Quick action by the Australian Competition and Consumer Commission has prevented a group of charter boat operators from fixing, controlling and maintaining the price of cruise trips in the popular Whitsundays area of Queensland.
On Friday in the Brisbane Federal Court, the Whitsunday Charter Boat Industry Association and several of its members accepted that a code of conduct recently entered into by WCBIA members contained parts constituting price fixing in breach of the Trade Practices Act 1974.
The WCBIA is an association of boat owners who offer cruises around the Whitsundays. The cruises are sold through commission agents who regularly discount the cruise ticket prices by foregoing part or all of their commission. Boat owners felt the discounting practices caused disruption to their industry and consequently developed a code of conduct requiring the members and their agents to abide by a number of provisions, including :
- limiting the commission structure payable by operators to agents on the sale of charter boat services;
- limiting the discounting by operators on specified charter boat services;
- limiting the practice of "value adding" by operators;
- requiring agents not to sell member's products at less than the advertised list price, and not to offer any extra incentive to the customer by way of discounting, inclusions or add ons; and
- requiring agents to adhere strictly to the code requirements regarding commissions, discounting and value adding.
The ACCC alleged in its statement of claim that these provisions had the purpose or likely effect of fixing, controlling or maintaining the price for, or a discount, allowance, rebate or credit in relation to services supplied or acquired by the parties to the code of conduct.
"The matter was raised with the ACCC on 5 June 1996 and proceedings were instituted on 17 July 1996", ACCC Chairman, Professor Allan Fels , said today. "After becoming aware of the ACCC's concerns the WCBIA and its members moved quickly to abandon the code of conduct and offered complete cooperation to the ACCCs Townsville office, which investigated the matter.
"Price fixing is prohibited because it restricts or eliminates competition in prices," Professor Fels said. "Without competition, customers eventually end up paying more.

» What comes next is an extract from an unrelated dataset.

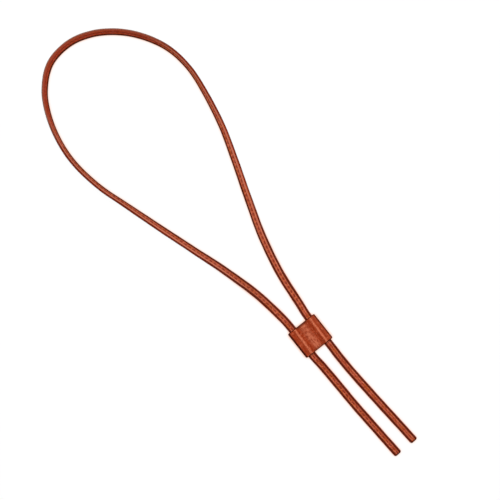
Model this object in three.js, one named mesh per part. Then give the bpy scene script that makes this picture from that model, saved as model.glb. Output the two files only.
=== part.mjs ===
// Drawstring strap for a bucket purse: one long two-ply leather strap laid in a loop, and the
// leather slider that both of its legs run through.
// Units are millimetres and +Z is up. +Y runs along the slider, from the cut ends to the loop,
// and +X runs across it. The strap lies on the plane z = 0, and the origin is the middle of the
// underside of the box that holds the whole strap.

import * as THREE from 'three';

// Strap
const STRAP_WIDTH = 6.1;
const STRAP_THICKNESS = 1.6;
const STRAP_EDGE_RADIUS = 0.7;
const STRAP_STEPS = 80;

// Slider: one band of leather, wrapped round both legs and sewn flat between them. It is thicker
// where it turns round the outer side of a leg than above and below it.
const LEG_SPACING = 15.2;
const FIT_GAP = 0.3;
const BAND_WALL = 1.3;
const SIDE_WALL = 1.6;
const SLIDER_LENGTH = 22.8;
const SLIDER_WIDTH = LEG_SPACING + STRAP_WIDTH + 2 * (FIT_GAP + SIDE_WALL);
const SLIDER_HEIGHT = STRAP_THICKNESS + 2 * (FIT_GAP + BAND_WALL);
const CREST_RISE = 0.25;
const CREST_INSET = 0.7;
const WEB_THICKNESS = 2.8;
const WEB_HALF_WIDTH = 3.3;
const BASE_HALF_WIDTH = 2.5;

// The band's wall lifts the legs off the floor inside the slider, and they ease down outside it
const LIFT = BAND_WALL + FIT_GAP;
const LIFT_LEVEL = SLIDER_LENGTH / 2 + 1;
const LIFT_RUN = 26;

const LEG_X = LEG_SPACING / 2;
const STRAIGHT_Y = 14;

// The strap's route seen from above, measured from the slider's centre: from the right cut end,
// up through the slider, round the loop and back down to the left cut end. Roll is how far the
// stitched face is turned from straight up towards the inside of the loop, in degrees.
const ROUTE = [
  { x: 12.3, y: -110.4, roll: 0 },
  { x: 10.4, y: -83, roll: 0 },
  { x: 8.7, y: -58, roll: 0 },
  { x: 7.6, y: -36, roll: 0 },
  { x: 7.4, y: -24, roll: 0 },
  { x: LEG_X, y: -STRAIGHT_Y, roll: 0 },
  { x: LEG_X, y: STRAIGHT_Y, roll: 0 },
  { x: 8.7, y: 24, roll: 0 },
  { x: 11.5, y: 50.6, roll: 4 },
  { x: 17.9, y: 79.9, roll: 17 },
  { x: 27.1, y: 108.6, roll: 33 },
  { x: 37, y: 137, roll: 39 },
  { x: 45.9, y: 164.8, roll: 45 },
  { x: 51.8, y: 194.2, roll: 53 },
  { x: 53.7, y: 214.7, roll: 57 },
  { x: 50.7, y: 234.6, roll: 54 },
  { x: 42.4, y: 252.1, roll: 47 },
  { x: 29.4, y: 267.7, roll: 44 },
  { x: 12.8, y: 279.1, roll: 41 },
  { x: -5.9, y: 284.4, roll: 39 },
  { x: -26, y: 281.2, roll: 43 },
  { x: -41.5, y: 268.3, roll: 51 },
  { x: -51.1, y: 251.3, roll: 56 },
  { x: -56.7, y: 231.9, roll: 58 },
  { x: -58.3, y: 211.8, roll: 57 },
  { x: -54.6, y: 185.9, roll: 57 },
  { x: -47.7, y: 163.5, roll: 54 },
  { x: -38.6, y: 135, roll: 43 },
  { x: -29.2, y: 106.4, roll: 39 },
  { x: -19.8, y: 77.9, roll: 22 },
  { x: -12, y: 48.9, roll: 7 },
  { x: -8.2, y: 24, roll: 0 },
  { x: -LEG_X, y: STRAIGHT_Y, roll: 0 },
  { x: -LEG_X, y: -STRAIGHT_Y, roll: 0 },
  { x: -6.9, y: -24, roll: 0 },
  { x: -6.5, y: -36, roll: 0 },
  { x: -6, y: -58, roll: 0 },
  { x: -4.8, y: -83, roll: 0 },
  { x: -3.2, y: -110.7, roll: 0 },
];

const UP = new THREE.Vector3(0, 0, 1);
const strapLeather = new THREE.MeshStandardMaterial({ color: 0xb0603f, roughness: 0.5, metalness: 0 });
const sliderLeather = new THREE.MeshStandardMaterial({ color: 0xa34f2e, roughness: 0.48, metalness: 0 });

function roundedRectangle(path, centreX, centreY, width, height, radius) {
  const left = centreX - width / 2;
  const right = centreX + width / 2;
  const low = centreY - height / 2;
  const high = centreY + height / 2;
  path.moveTo(right, low + radius);
  path.lineTo(right, high - radius);
  path.absarc(right - radius, high - radius, radius, 0, Math.PI / 2);
  path.lineTo(left + radius, high);
  path.absarc(left + radius, high - radius, radius, Math.PI / 2, Math.PI);
  path.lineTo(left, low + radius);
  path.absarc(left + radius, low + radius, radius, Math.PI, 1.5 * Math.PI);
  path.lineTo(right - radius, low);
  path.absarc(right - radius, low + radius, radius, 1.5 * Math.PI, 2 * Math.PI);
  return path;
}

// Height of the strap's centre over the floor when its lowest point touches it
function restHeight(roll) {
  const flatWidth = STRAP_WIDTH / 2 - STRAP_EDGE_RADIUS;
  const flatThickness = STRAP_THICKNESS / 2 - STRAP_EDGE_RADIUS;
  return flatWidth * Math.sin(roll) + flatThickness * Math.cos(roll) + STRAP_EDGE_RADIUS;
}

function liftAt(y) {
  const fall = THREE.MathUtils.smoothstep(Math.abs(y), LIFT_LEVEL, LIFT_LEVEL + LIFT_RUN);
  return LIFT * (1 - fall);
}

function rollAt(curve, u) {
  const row = curve.getUtoTmapping(u) * (ROUTE.length - 1);
  const before = Math.min(Math.floor(row), ROUTE.length - 2);
  const degrees = THREE.MathUtils.lerp(ROUTE[before].roll, ROUTE[before + 1].roll, row - before);
  return THREE.MathUtils.degToRad(degrees);
}

// The strap starts as a straight strip one unit long: x across it, y through its thickness, and
// z the share of its length. Each vertex is then carried to its station on the route.
function strapGeometry() {
  const plan = ROUTE.map(({ x, y }) => new THREE.Vector3(x, y, 0));
  const curve = new THREE.CatmullRomCurve3(plan, false, 'centripetal');
  curve.arcLengthDivisions = 2000;

  const section = roundedRectangle(
    new THREE.Shape(), 0, 0, STRAP_WIDTH, STRAP_THICKNESS, STRAP_EDGE_RADIUS);
  const strip = new THREE.ExtrudeGeometry(section, {
    depth: 1, steps: STRAP_STEPS, curveSegments: 1, bevelEnabled: false,
  });

  const position = strip.attributes.position;
  for (let i = 0; i < position.count; i += 1) {
    const u = THREE.MathUtils.clamp(position.getZ(i), 0, 1);
    const centre = curve.getPointAt(u);
    const tangent = curve.getTangentAt(u);
    const roll = rollAt(curve, u);
    const across = new THREE.Vector3().crossVectors(UP, tangent).applyAxisAngle(tangent, -roll);
    const through = UP.clone().applyAxisAngle(tangent, -roll);
    centre.z = restHeight(roll) + liftAt(centre.y);
    centre.addScaledVector(across, position.getX(i));
    centre.addScaledVector(through, position.getY(i));
    position.setXYZ(i, centre.x, centre.y, centre.z);
  }
  strip.computeVertexNormals();
  return strip;
}

// Right half of the band's section seen from the cut ends. The top runs from the web over a low
// crest above the leg and round the outer side to the flat base, and the underside runs on from
// there back to the web.
function halfSection() {
  const middle = SLIDER_HEIGHT / 2;
  const webTop = middle + WEB_THICKNESS / 2;
  const outerX = SLIDER_WIDTH / 2;
  const crestX = LEG_X - CREST_INSET;
  const crest = SLIDER_HEIGHT + CREST_RISE;
  const top = [
    { x: WEB_HALF_WIDTH * 0.75, z: webTop },
    { x: WEB_HALF_WIDTH, z: webTop },
    { x: WEB_HALF_WIDTH + 1.0, z: webTop + 0.62 },
    { x: crestX - 1.6, z: crest - 0.25 },
    { x: crestX, z: crest },
    { x: crestX + 2.3, z: crest - 0.2 },
    { x: outerX - 1.3, z: middle + 2.12 },
    { x: outerX - 0.3, z: middle + 1.2 },
    { x: outerX, z: middle },
    { x: outerX - 0.3, z: middle - 1.4 },
    { x: outerX - 1.2, z: middle - 2.15 },
    { x: LEG_X + BASE_HALF_WIDTH, z: 0 },
  ];
  const underside = [
    { x: LEG_X - BASE_HALF_WIDTH, z: 0 },
    { x: LEG_X - BASE_HALF_WIDTH - 1.0, z: 0.45 },
    { x: WEB_HALF_WIDTH, z: middle - WEB_THICKNESS / 2 },
  ];
  return { top, underside };
}

function addSpline(shape, rows) {
  const points = rows.map(({ x, z }) => new THREE.Vector2(x, z));
  shape.lineTo(points[0].x, points[0].y);
  shape.splineThru(points.slice(1));
}

function mirrored(rows) {
  return rows.map(({ x, z }) => ({ x: -x, z })).reverse();
}

function sliderGeometry() {
  const { top, underside } = halfSection();
  const band = new THREE.Shape();
  band.moveTo(-top[0].x, top[0].z);
  addSpline(band, top);
  addSpline(band, underside);
  addSpline(band, mirrored(underside));
  addSpline(band, mirrored(top));

  for (const side of [1, -1]) {
    band.holes.push(roundedRectangle(
      new THREE.Path(), side * LEG_X, SLIDER_HEIGHT / 2,
      STRAP_WIDTH + 2 * FIT_GAP, STRAP_THICKNESS + 2 * FIT_GAP, STRAP_EDGE_RADIUS + FIT_GAP / 2));
  }

  const geometry = new THREE.ExtrudeGeometry(band, {
    depth: SLIDER_LENGTH, steps: 1, curveSegments: 3, bevelEnabled: false,
  });
  geometry.translate(0, 0, -SLIDER_LENGTH / 2);
  geometry.rotateX(Math.PI / 2);
  return geometry;
}

const strap = new THREE.Mesh(strapGeometry(), strapLeather);
strap.name = 'drawstring_strap';

const slider = new THREE.Mesh(sliderGeometry(), sliderLeather);
slider.name = 'slider_band';

const purseStrap = new THREE.Group();
purseStrap.add(strap, slider);

const box = new THREE.Box3().setFromObject(purseStrap, true);
const middle = box.getCenter(new THREE.Vector3());
purseStrap.position.set(-middle.x, -middle.y, -box.min.z);

export default purseStrap;
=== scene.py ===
"""Looks of a leather drawstring purse strap: one long sewn strap laid in a teardrop loop, and the
leather slider that both of its legs run through. Everything is in metres, in the frame of the
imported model: +Y runs along the slider towards the loop, +X across it, and z = 0 is the floor."""

import math

import bmesh
import bpy
import numpy as np
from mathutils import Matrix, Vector
from mathutils.geometry import tessellate_polygon


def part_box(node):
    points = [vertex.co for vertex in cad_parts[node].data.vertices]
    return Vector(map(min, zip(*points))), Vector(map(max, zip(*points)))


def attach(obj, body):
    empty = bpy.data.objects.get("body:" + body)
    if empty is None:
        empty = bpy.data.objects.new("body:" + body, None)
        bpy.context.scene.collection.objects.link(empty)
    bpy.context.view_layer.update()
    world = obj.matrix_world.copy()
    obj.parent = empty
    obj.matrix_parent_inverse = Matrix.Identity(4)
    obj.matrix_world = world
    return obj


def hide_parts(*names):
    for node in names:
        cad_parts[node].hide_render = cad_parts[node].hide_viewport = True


MM = 0.001
UP = np.array([0.0, 0.0, 1.0])

# Strap. Its edges carry a thin bead of paint, which stands proud of the leather and wavers a little.
# EDGE_WAVES gives each wave's share of the waver, its length for one radian, and its phase, which
# has the opposite sign on the other edge. The cut ends are rounded, and thinned less than narrowed.
STRAP_WIDTH = 6.1 * MM
STRAP_THICKNESS = 1.6 * MM
EDGE_BEAD = 0.07 * MM
EDGE_WAVER = 0.065 * MM
EDGE_WAVES = ((0.54, 5.3 * MM, 2), (0.46, 2.1 * MM, 4))
PAINTED_HALF_WIDTH = STRAP_WIDTH / 2 + EDGE_BEAD
FACE_PLACES = np.array([0, 0.16, 0.34, 0.6, 0.95, 1.3, 1.7, 2.1, 2.5]) * MM
FACE_HALF_WIDTH = FACE_PLACES[-1]
EDGE_TURNS = np.radians([22, 45, 68])
END_ROUNDING = 1.5 * MM
END_DEPTHS = END_ROUNDING * np.array([0, 0.04, 0.13, 0.28, 0.5, 0.75])
END_THINNING = 0.62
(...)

The ACCC will take whatever action is appropriate against anyone fixing prices in any markets.
"In most price fixing cases the ACCC seeks penalty under the Trade Practices Act 1974. Companies who are found guilty of breaching the Act can be fined up to $10 million and managers and staff, up to $500,000. In this case, however, the Commission considered penalty inappropriate. This was due, amongst other things, to the fact that the businesses involved were mainly small business operators who engaged in the conduct through an apparent ignorance of the law."
The respondents have agreed to consent to the injunction which restrains them from engaging in similar conduct in future. The Court also ordered the respondents to pay the ACCC's costs of the proceedings as agreed in the sum of $6,500.00.